Sometimes I have the idea float around in the back of my head to NOT love my neighbor as myself (secret confession of a pastor). I had a close friend tell me one time that they wished they could be 'off-duty' as a Christian sometimes. And just recently a friend was confessing to me that it would be so easy to give in and do the WRONG thing... and by doing the wrong thing they could actually 'get ahead.' How do we handle temptation like this when it comes?
I had to deal with this very thing today. I became very frustrated with a situation today involving folks who can be rather intolerable at times...just like today! I found myself feeling sad and then mad... and the longer I thought about it the madder I got. I knew I had to do something about what was going on inside of me so I called a friend and vented. Then God showed me His grace by reminding me of a dear lady (an adopted grandmother to me), and so I called her to talk about nothing in particular.
I'm still sad about the situation and the unresolved nature that remains within these people's lives, but I'm not mad about it any longer.

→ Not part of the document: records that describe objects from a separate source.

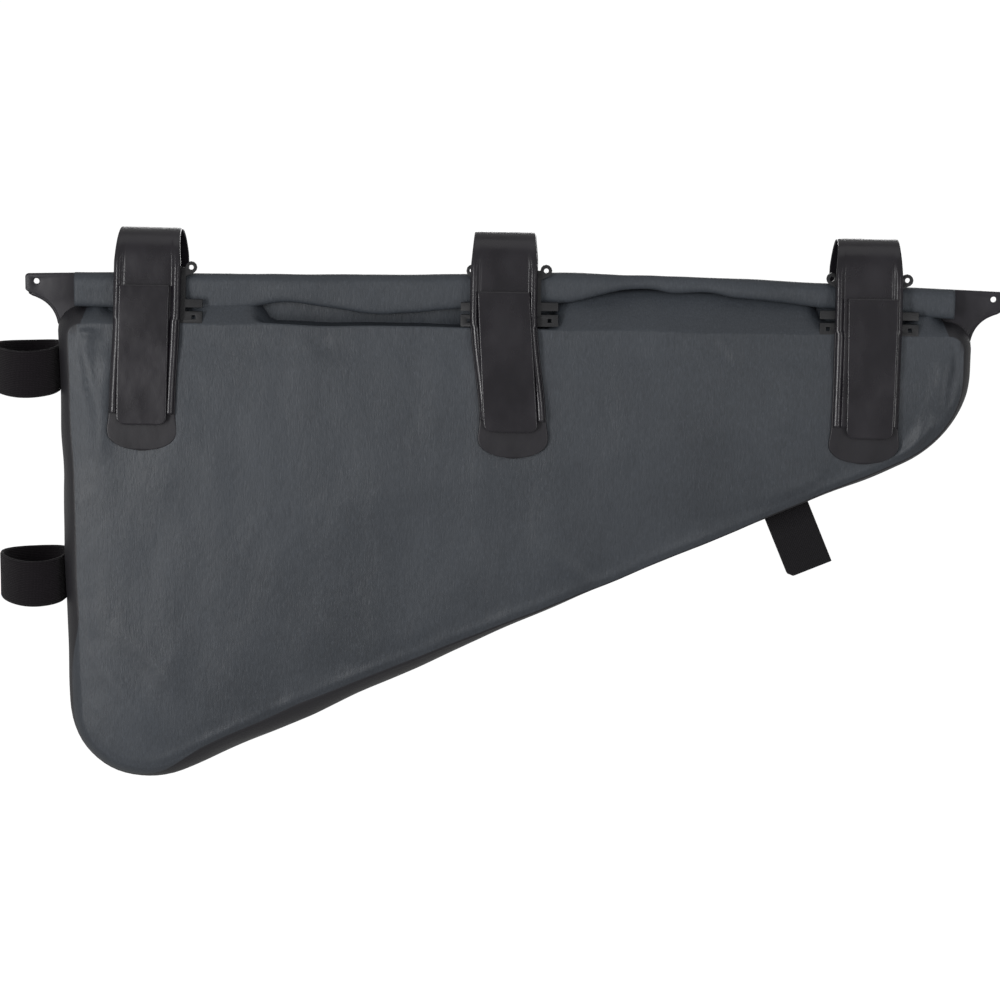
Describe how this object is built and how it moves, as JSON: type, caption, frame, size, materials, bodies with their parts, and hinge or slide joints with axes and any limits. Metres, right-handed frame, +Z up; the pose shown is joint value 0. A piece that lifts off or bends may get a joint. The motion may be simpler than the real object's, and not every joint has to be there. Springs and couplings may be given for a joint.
{
  "type": "bicycle frame bag",
  "caption": "Roll-top bicycle frame bag that hangs under the top tube from wide strap loops, with webbing loops for the seat tube and a webbing tail for the down tube.",
  "frame": {"origin": "on the axis of the top tube that the strap loops hang from, at the middle strap", "axes": "+X runs forward along the top tube, +Z up, -Y is the side with the flaps"},
  "size_m": [0.5385, 0.0576, 0.3034],
  "materials": {
    "body_fabric": "dark grey coated woven fabric, matt",
    "roll_fabric": "dark grey coated woven fabric, matt",
    "end_sheet": "black stiff coated sheet, satin",
    "strap_sheet": "black smooth coated sheet, semi-gloss",
    "clip_plastic": "black moulded plastic, satin",
    "webbing": "black woven webbing, matt"
  },
  "bodies": {
    "root": {"bag_body": "body_fabric", "roll_closure": "roll_fabric", "closure_end_rear": "end_sheet", "closure_end_front": "end_sheet", "top_strap_1": "strap_sheet", "top_strap_2": "strap_sheet", "top_strap_3": "strap_sheet", "strap_base_1": "strap_sheet", "strap_base_2": "strap_sheet", "strap_base_3": "strap_sheet", "strap_flap_1": "strap_sheet", "strap_flap_2": "strap_sheet", "strap_flap_3": "strap_sheet", "strap_clip_1": "clip_plastic", "strap_clip_2": "clip_plastic", "strap_clip_3": "clip_plastic", "seat_loop_upper": "webbing", "seat_loop_lower": "webbing", "down_strap": "webbing"}
  },
  "joints": []
}
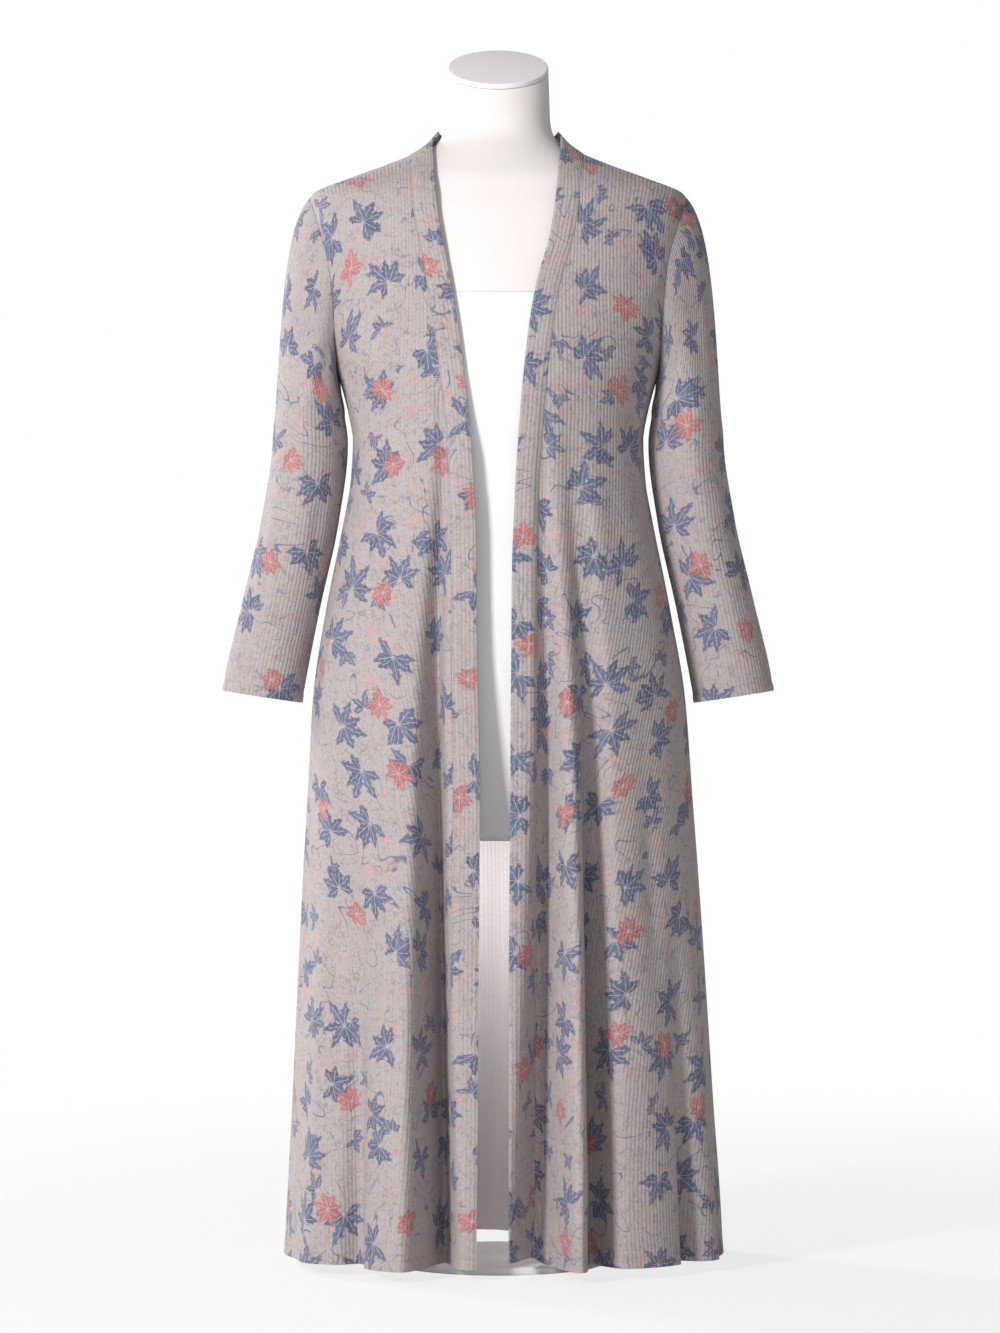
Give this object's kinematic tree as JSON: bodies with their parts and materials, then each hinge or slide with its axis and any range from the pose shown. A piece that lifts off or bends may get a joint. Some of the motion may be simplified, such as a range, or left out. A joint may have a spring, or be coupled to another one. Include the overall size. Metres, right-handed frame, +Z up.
{
  "type": "duster cardigan on a dress form",
  "caption": "Long open-front duster cardigan in printed ribbed knit, hanging from a limbless white dress form on a pole and a round base.",
  "frame": {"origin": "centre of the base's underside, on the floor", "axes": "+Z up, the front faces -Y, the wearer's left is +X"},
  "size_m": [0.5866, 0.3756, 1.2957],
  "materials": {
    "knit": "soft broken-rib jersey with a leaf and flower print",
    "form": "smooth matt white",
    "cap": "smooth pale grey-pink",
    "stand": "satin white paint"
  },
  "bodies": {
    "root": {"back": "knit", "front_left": "knit", "front_right": "knit", "sleeve_left": "knit", "sleeve_right": "knit", "band_left": "knit", "band_right": "knit", "band_neck": "knit", "form_body": "form", "form_neck": "form", "neck_cap": "cap", "pole": "stand", "base": "stand"}
  },
  "joints": []
}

This where I must trust in the Lord to do what I can not in order to bring about His will. My reading took me to Judges, chapter 14 today. I read about Samson and how God's Spirit came upon him. The thing that stands out the most to me about this is that Samson seemed to have a real problem with authority and did not tend to play nicely with others... he reminds me more of a spoiled brat. Yet God used this man in remarkable ways, even through his defiance to God's commands upon his life. God's will trumped Samson's disobedience and defiance. Realizing this I'm struck wondering how much more could have been accomplished through Samson's life if only he would have submitted more fully to the working of God's Holy Spirit?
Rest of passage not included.